Common backend options

  • user_prefs_store (atom, default: false) - Leaving this option as false will prevent users from setting their archiving preferences. It will also increase performance. Other possible values are:
  • odbc (ODBC backend only) - User archiving preferences saved in ODBC. Slow and not recommended, but might be used for simplicity (keeping everything in ODBC).
  • cassandra (Cassandra backend only) - User archiving preferences are saved in Cassandra.
  • mnesia (recommended) - User archiving preferences saved in Mnesia and accessed without transactions. Recommended in most deployments, could be overloaded with lots of users updating their preferences at once. There's a small risk of an inconsistent (in a rather harmless way) state of the preferences table.
  • full_text_search (boolean, default: true) - Enables full text search in message archive (see Full Text Search paragraph). Please note that the full text search is currently only implemented for odbc and riak backends. Also, full text search works only for messages archived while this option is enabled.
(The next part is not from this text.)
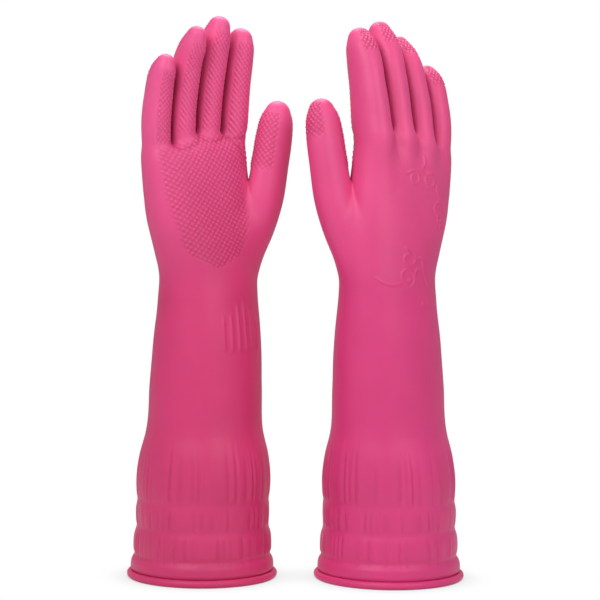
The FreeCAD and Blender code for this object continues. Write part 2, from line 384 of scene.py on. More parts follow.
def sampled_film(digits):
    """Distances on a grid round the hand, with the grid's lowest corner."""
    low = np.array(HAND_BOX_LOW)
    counts = np.ceil((np.array(HAND_BOX_HIGH) - low) / VOXEL).astype(int) + 1
    x = low[0] + VOXEL * np.arange(counts[0])
    y = low[1] + VOXEL * np.arange(counts[1])
    z = low[2] + VOXEL * np.arange(counts[2])
    grid = np.empty(counts, np.float32)
    for k in range(0, counts[2], SLAB):
        axes = np.meshgrid(x, y, z[k : k + SLAB], indexing="ij")
        p = np.stack([a.ravel() for a in axes], axis=1)
        grid[:, :, k : k + SLAB] = film_distance(p, digits).reshape(axes[0].shape)
    return grid, low


def surface(grid, low, step, level):
    """Vertices and quads of the surface at distance level, facing outwards."""
    field = openvdb.FloatGrid(background=DEEPEST)
    field.copyFromArray(np.ascontiguousarray(np.clip(grid[::step, ::step, ::step], -DEEPEST, DEEPEST)))
    points, quads = field.convertToQuads(isovalue=level)
    return points.astype(float) * VOXEL * step + low, quads.astype(np.int64)


def vertex_normals(points, quads):
    """Unit normals, each the mean of the faces round its vertex."""
    a, b, c, d = (points[quads[:, i]] for i in range(4))
    face = np.cross(c - a, d - b)
    total = np.zeros_like(points)
    for corner in range(4):
        for axis in range(3):
            total[:, axis] += np.bincount(quads[:, corner], face[:, axis], len(points))
    return total / np.maximum(np.linalg.norm(total, axis=1), 1e-12)[:, None]


def compact(points, quads, *extras):
    """The quads with only the vertices they use."""
    used, quads = np.unique(quads, return_inverse=True)
    return [points[used], quads.reshape(-1, 4)] + [extra[used] for extra in extras]


# Raised patterns on the outside of the film ------------------------------------------------

KNURL_HEIGHT = 0.8  # of the grip pattern, from the bottom of a groove to the top
KNURL_POWER = 1.6  # above 1 makes the grooves narrower
KNURL_MIDDLE = 0.55  # share of the height that lies above the smooth film
PALM_ROWS = ((-26.3, 2.84), (53.2, 2.98))  # degrees and spacing of the two sets of grooves
PALM_EVEN = 0.86  # the second set is this much as deep as the first
PATTERN_FADE = 8.0  # length over which a digit's pattern takes over from the palm's
PATTERN_REACH = 1.6  # how far outside a digit's smooth surface its pattern still holds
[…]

is_archivable_message/3 callback

is_archivable_message option has to name a module exporting is_archivable_message/3 function conforming to the spec:

-spec is_archivable_message(Mod :: module(), Dir :: incoming | outgoing,
                          Packet :: exml:element()) -> boolean().
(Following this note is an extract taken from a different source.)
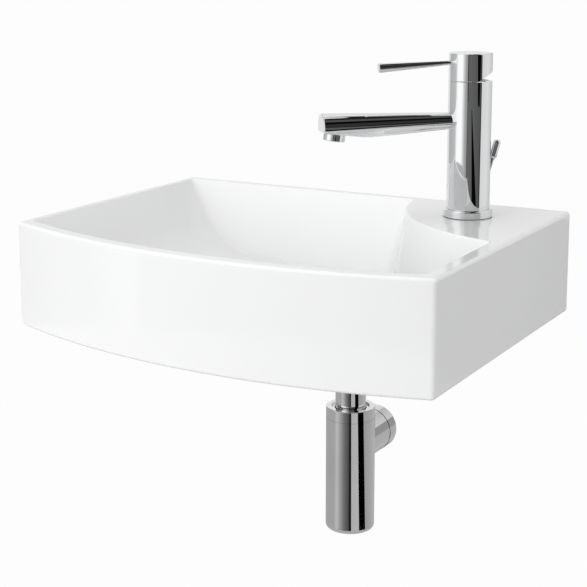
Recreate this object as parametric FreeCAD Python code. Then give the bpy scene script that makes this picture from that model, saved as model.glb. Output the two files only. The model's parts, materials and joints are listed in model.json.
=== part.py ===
import FreeCAD, Part
import math
import os

# A wall hung basin with a bowed front, a sloping bowl and a corner deck that carries a single lever tap.
# It has a pop-up waste worked by a lift rod behind the tap, and a bottle trap.
#
# Millimetres. +Z is up, +Y points into the wall and +X is to the right for someone who faces the basin.
# The origin is on the back face of the basin, midway between its two wall fixing holes.
# Heights below are measured from the rim, upwards, unless a comment says otherwise.

V = FreeCAD.Vector

# ---------------------------------------------------------------- basin, driving sizes
basin_width = 480.0
basin_height = 109.0
right_depth = 357.0                 # back face to the front corner, on the tap's side
left_depth = 327.0                  # back face to the front corner, on the other side
front_bow = 43.0                    # how far the front stands out of the line between its corners
corner_round = 5.0
rim_edge_round = 3.5
bottom_edge_round = 2.5

wall_fixing_drop = 60.0             # the rim lies this far above the wall fixing holes
wall_fixing_spacing = 280.0
wall_fixing_hole_radius = 7.0

left_rim = 8.0
back_rim = 9.0
front_rim = 16.0
right_rim = 17.0
bowl_edge_round = 3.0

left_slope = 48.0                   # degrees from level, upper part of the left wall of the bowl
left_slope_run = 30.0               # its straight part, measured level
left_curve_radius = 135.0
floor_fall = 2.5                    # degrees, towards the waste
floor_dip_radius = 350.0
back_wall_slope = 60.0
steep_wall_draft = 12.0             # degrees from upright, front and right walls of the bowl
bowl_corner_round_top = 7.0
bowl_corner_round_floor = 19.0
valley_round_rim = 3.5
valley_round_middle = 4.5
bowl_floor_round = 8.0

deck_radius = 203.0
deck_centre_outboard = 25.0         # centre of the deck's arc, to the right of the right side
deck_centre_behind = 12.0           # and behind the back face
deck_wall_draft = 8.0

side_wall = 12.0
back_wall = 14.0
deck_thickness = 15.0
bowl_shell = 11.0

# ---------------------------------------------------------------- tap, driving sizes
tap_from_right = 86.6
tap_from_back = 74.6
spout_azimuth = 41.0                # degrees from straight left towards the front
tap_hole_radius = 17.5

tap_body_radius = 22.7
tap_body_top = 142.4
tap_foot_recess_radius = 18.0
tap_foot_recess_top = 30.0
base_gasket_thickness = 0.8
base_gasket_inset = 0.5
base_ring_wall = 3.0
base_ring_height = 8.0
base_ring_round = 1.5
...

Servers SHOULD NOT archive messages that do not have a <body/> child tag. Servers SHOULD NOT archive delayed messages.

From MAM v0.3 onwards it is expected that all messages that hold meaningful content, rather than state changes such as Chat State Notifications, are archived.

Archiving chat markers

Archiving chat markers can be enabled by setting archive_chat_markers option to true. However it only works if is_archivable_message callback module is set to mod_mam_utils or isn't set at all.

When performing full text search chat markers are treated as if they had empty message body.

Riak backend

The Riak KV backend for MAM stores messages in weekly buckets so it's easier to remove old buckets. Archive querying is done using Riak KV 2.0 search mechanism called Yokozuna. Your instance of Riak KV must be configured with Yokozuna enabled.
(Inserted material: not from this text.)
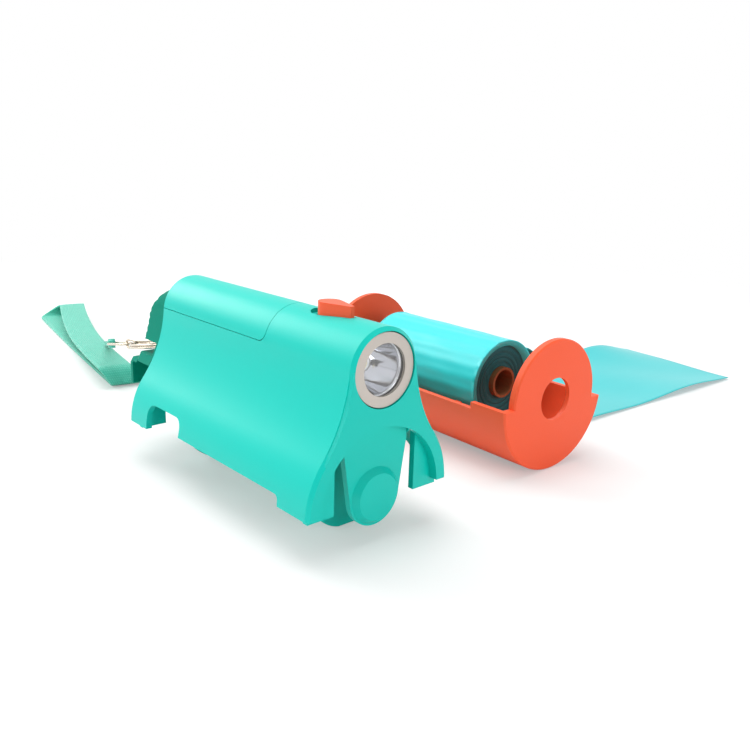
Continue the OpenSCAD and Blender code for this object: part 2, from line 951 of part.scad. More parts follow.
// Trough with an end disc at each end and two low cradles for the roll
module roll_tray() {
    color("orangered")
    at_tray()
        difference() {
            union() {
                difference() {
                    tray_round(tray_r);
                    rod_x(disc_t - tray_len, tray_len - 2 * disc_t, tray_r - wall, tray_r - wall);
                    near_edge_cut();
                    tray_rear()
                        near_edge_cut();
                }
                difference() {
                    tray_round(disc_r);
                    rod_x(disc_t - tray_len, tray_len - 2 * disc_t, tray_r, tray_r);
                }
                difference() {
                    for (x = [-roll_at - cradle_in, -roll_at - roll_len + cradle_in])
                        rod_x(x - cradle_t / 2, cradle_t, tray_r - wall / 2, tray_r - wall / 2);
                    rod_x(-tray_len, tray_len, roll_r + cradle_gap, roll_r + cradle_gap);
                    translate([-tray_len, -tray_r, -cradle_low])
                        cube([tray_len, 2 * tray_r, 2 * tray_r]);
                }
            }
            button_hole();
            tray_rear()
                button_hole();
        }
}

// Points of a strip of even thickness along a bent line
function strip(p, t) = let (
    n = len(p) - 1,
    side = [for (i = [0 : n - 1]) let (d = p[i + 1] - p[i]) [-d.y, d.x] / norm(d)],
    at = [for (i = [0 : n]) let (
        a = side[max(i - 1, 0)],
        b = side[min(i, n - 1)]) (a + b) / (1 + a * b)]
) concat(
    [for (i = [0 : n]) p[i] + at[i] * t / 2],
    [for (i = [n : -1 : 0]) p[i] - at[i] * t / 2]
);

// Loose film that leaves the roll, drops over the far edge and lies on the floor
module bag_tail() {
    leave = 48;
    roll_out = roll_r + tail_gap + tail_t;
    rim = tray_r + tail_gap + tail_t;
    low = tail_t / 2 - tray_r;
    line = [
        roll_out * [sin(leave), cos(leave)],
        [rim - wall, tail_t + tail_gap + tail_t / 2 - tray_drop],
        [rim + wall, tail_t / 2 - 2 * tray_drop],
        [rim + tray_r / 2, low],
        [rim + tray_r / 2 + tail_len, low]
    ];
    color("darkturquoise")
        at_tray()
            push_x(-roll_at - roll_len, roll_len)
                polygon(strip(line, tail_t));
}

main_housing();
front_end_panel();
rear_end_panel();
front_latch();
rear_latch();
front_roll_guide();
rear_roll_guide();
battery_cover();
rear_cap();
ring_pin();
switch_slider();
switch_body();
bezel_ring();
lens_seal();
lens();
reflector();
led_emitter();
led_board();
front_contact();
battery_cell();
contact_spring();
split_ring();
swivel_link();
strap_link();
strap_tab();
wrist_strap();
roll_tray();
bag_roll();
roll_core();
bag_tail();
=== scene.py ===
# %% [markdown]
# # A bag dispenser with a torch, dressed for its portrait
#
# The object is a turquoise housing with a torch on top, an orange tray that carries a roll of
# thin bags, and a wrist strap on a small ring.  Its hard parts come from the CAD model, already
# in place, in metres.  This lesson gives them their finishes, and builds the soft things that a
# CAD solid only stands in for: the webbing, the wound film and the loose end of a bag.  It also
# builds finer forms of a few hard parts: the torch's bowl, the grip cap, the ring and the links.

# %% Load the frame
import math

import bpy
import numpy as np
from mathutils import Matrix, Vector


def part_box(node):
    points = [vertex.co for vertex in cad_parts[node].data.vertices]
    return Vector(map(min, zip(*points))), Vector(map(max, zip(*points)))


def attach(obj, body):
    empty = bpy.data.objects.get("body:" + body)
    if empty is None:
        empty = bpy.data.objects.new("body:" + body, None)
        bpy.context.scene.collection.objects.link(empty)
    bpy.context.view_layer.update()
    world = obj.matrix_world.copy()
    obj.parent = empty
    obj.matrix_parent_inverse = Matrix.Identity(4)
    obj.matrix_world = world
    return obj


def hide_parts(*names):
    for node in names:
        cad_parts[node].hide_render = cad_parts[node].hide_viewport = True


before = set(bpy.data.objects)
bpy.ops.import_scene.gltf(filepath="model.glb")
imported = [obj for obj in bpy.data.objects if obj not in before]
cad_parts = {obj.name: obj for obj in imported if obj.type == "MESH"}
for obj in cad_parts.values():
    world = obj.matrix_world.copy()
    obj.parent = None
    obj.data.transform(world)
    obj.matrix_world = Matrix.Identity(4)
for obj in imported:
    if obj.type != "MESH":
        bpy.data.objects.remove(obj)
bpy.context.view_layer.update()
MM = 0.001

# %% [markdown]
# ## Colours, nodes and meshes
#
# Colours are listed as sRGB hex values, the way a paint program shows them, but a shader
# works in linear light.  One function does that conversion for every colour here.  Another adds
# a node, sets it and links it in a single call, so that each material reads as a short list.
# A third turns rows of points into a quad mesh, which is how every soft piece is made.

# %% Colour converter
SRGB_KNEE, SRGB_LOW, SRGB_SHIFT, SRGB_POWER = 0.04045, 12.92, 0.055, 2.4


def linear(hex_colour):
    """An sRGB hex colour as linear RGBA."""
    parts = [int(hex_colour[i:i + 2], 16) / 255 for i in (1, 3, 5)]
    return (*[p / SRGB_LOW if p <= SRGB_KNEE
              else ((p + SRGB_SHIFT) / (1 + SRGB_SHIFT)) ** SRGB_POWER for p in parts], 1.0)


# %% Node helper
def add(material, kind, settings=None, **links):
    """Adds a node, sets its properties or sockets, and links sockets by name or by in0, in1."""
    node = material.node_tree.nodes.new(kind)
    for name, value in (settings or {}).items():
        if isinstance(name, str) and hasattr(node, name):
            setattr(node, name, value)
        else:
            node.inputs[name].default_value = value
    for name, source in links.items():
        key = int(name[2:]) if name[:2] == "in" and name[2:].isdigit() else name.replace("_", " ")
        material.node_tree.links.new(node.inputs[key], source)
    return node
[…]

This backend works with Riak KV 2.0 and above, but we recommend version 2.1.1.

Cassandra backend

Edit main config section adding:

{cassandra_servers, [{default, []}]}.

MongooseIM will create one pool with one worker to connect to localhost:9042.

You can change the default settings using extra parameters: * 5 connections to each server with addresses from 10.0.0.1 to 10.0.0.4; * Keyspace "mongooseim"; * Custom connect timeout in milliseconds; * Custom credentials.

{cassandra_servers,
 [
  {default,
   [
    {servers,
     [
      {"10.0.0.1", 9042, 5},
      {"10.0.0.2", 9042, 5},
      {"10.0.0.3", 9042, 5},
      {"10.0.0.4", 9042, 5}
     ]
    },
    {keyspace, "mongooseim"},
    {connect_timeout, 5000}, % five seconds
    {credentials, [{"username", "cassandra"}, {"password", "secret"}]}
   ]
  }
 ]
}.

ElasticSearch backend

First, make sure that your ElasticSearch cluster has expected indexes and mappings in place. Please refer to database backends configuration page for information on how to configure ElasticSearch properly.

Edit main config section adding:

{elasticsearch_server, []}.

MongooseIM will create one pool with one worker which will try to connect to localhost:9200. Make sure that your ElasticSearch node's HTTP API is listening on this address! For more information on how to configure the connection pool, please refer to advanced configuration page.

Example configuration

{mod_mam_meta, [
        {backend, odbc},

        {no_stanzaid_element, true},

        {pm, [{user_prefs_store, odbc}]},
        {muc, [
               {host, "muc.example.com"},
               {odbc_message_format, simple},
               {async_writer, false},
               {user_prefs_store, mnesia}
              ]}
       ]}.

Metrics

If you'd like to learn more about metrics in MongooseIM, please visit MongooseIM metrics page.

Name Type Description (when it gets incremented)
[Host, modMamArchiveRemoved] spiral User's entire archive is removed.
[Host, modMamArchived] spiral A message is stored in user's archive.
[Host, modMamDropped] spiral A message couldn't be enqueued due to an overloaded async worker.
[Host, modMamDropped2] spiral A message couldn't be stored in the DB (and got dropped).
[Host, modMamDroppedIQ] spiral MAM IQ has been dropped due to: high query frequency/invalid syntax or type.
[Host, modMamFlushed] spiral Message was stored in a DB asynchronously.
[Host, modMamForwarded] spiral A message is sent to a client as a part of a MAM query result.
[Host, modMamLookups] spiral A MAM lookup is performed.
[Host, modMamSinglePurges] spiral A single purge request is processed by MAM.
[Host, modMamMultiplePurges] spiral A bulk purge request is processed by MAM.
[Host, modMamPrefsGets] spiral Archiving preferences have been requested by a client.
[Host, modMamPrefsSets] spiral Archiving preferences have been updated by a client.
[Host, modMucMamArchiveRemoved] spiral Room's entire archive is removed.
[Host, modMucMamArchived] spiral A message is stored in room's archive.
[Host, modMucMamForwarded] spiral A message is sent to a client as a part of a MAM query result from MUC room.
[Host, modMucMamLookups] spiral A MAM lookup in MUC room is performed.
[Host, modMucMamSinglePurges] spiral A single purge request for MUC room is processed by MAM.
[Host, modMucMamMultiplePurges] spiral A bulk purge request for MUC room is processed by MAM.
[Host, modMucMamPrefsGets] spiral MUC archiving preferences have been requested by a client.
[Host, modMucMamPrefsSets] spiral MUC archiving preferences have been updated by a client.
[Host, mod_mam_odbc_async_pool_writer, per_message_flush_time] histogram Average time per message insert measured in an async MAM worker.
[Host, backends, mod_mam, lookup] histogram Time it took to perform a lookup in an archive.
[Host, backends, mod_mam, archive] histogram Time it took to save one message in an archive.